Working in games winds up being not entirely awful, since it affords James the
opportunity to hang out with the sexy yet enigmatic Em (Kristen Stewart), who
will spend most of the summer bewitching him, and the nerdy intellectual Joel
(Martin Starr). We get to know other park employees, including Mike (Ryan
Reynolds), the handsome maintenance guy who claims to have once jammed
with Lou Reed, and vapid alpha-girl Lisa P. (Margerita Levieva).

While “Adventureland” fits squarely into the that-was-the-summer-that-changed-everything genre, it showcases its
characters with such grace that you don’t mind the familiarity of the story. James, Em and Joel are smarter than the people
who usually occupy this kind of movie — Joel refers to one girl’s rear end as “the Platonic ideal” — and they’re all uniquely
(and realistically) flawed. James isn't sure if his family can afford to send him to grad school as planned, while Em grapples
with stepmother problems and a secret go-nowhere affair with Mike.

Joel, meanwhile, comes from an impoverished family and falls for an anti-Semitic Catholic girl, and no matter how much he
knows his Russian literature, Tolstoy and Gogol aren’t proving to be much help with life after college.
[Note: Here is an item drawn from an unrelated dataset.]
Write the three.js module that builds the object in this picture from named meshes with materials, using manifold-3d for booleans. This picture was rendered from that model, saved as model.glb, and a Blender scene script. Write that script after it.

With his two films currently in release — “Adventureland” and “The Education of Charlie Banks” — Jesse Eisenberg is
proving himself to be one of the most dynamic young actors currently on the scene. Even though he occasionally drifts a
little close to Michael Cera’s all-stammer-all-the-time territory, Eisenberg’s restlessly precocious characters always feel
genuine and vulnerable.

Kristen Stewart's acting is superb in this film. Her character could almost seem, dare I say, bratty on paper, but Kristen
added a sort of extra bit of brokeness to the character that made you feel completely sympathetic for her. Her character
never seems like she's asking for sympathy, but you feel it anyway. Most roles like that, you feel like the character is saying,
"Oh man, look at me, I'm so sad and my life sucks so much. Feel sorry for me." but Em never feels that way. Stewart gets to
demonstrate lots more backbone here than “Twilight” allowed.

She also has some pretty dry humor jokes that make me laugh. I thoroughly enjoyed the movie, and her performance.

Starr, one of my favorite “Superbad” alums, has perfect comic timing, and  Director Mottola rounds out the cast with
great supporting players like of Bill Hader, Kristen Wiig, Wendie Malick and Jack Gilpin.

Audiences expecting the bawdy blowout advertised may not know what to make of “Adventureland,” but if you’re ready for a
poignantly sweet comedy about encroaching adulthood, you’ll find that it’s one of the best films so far this year.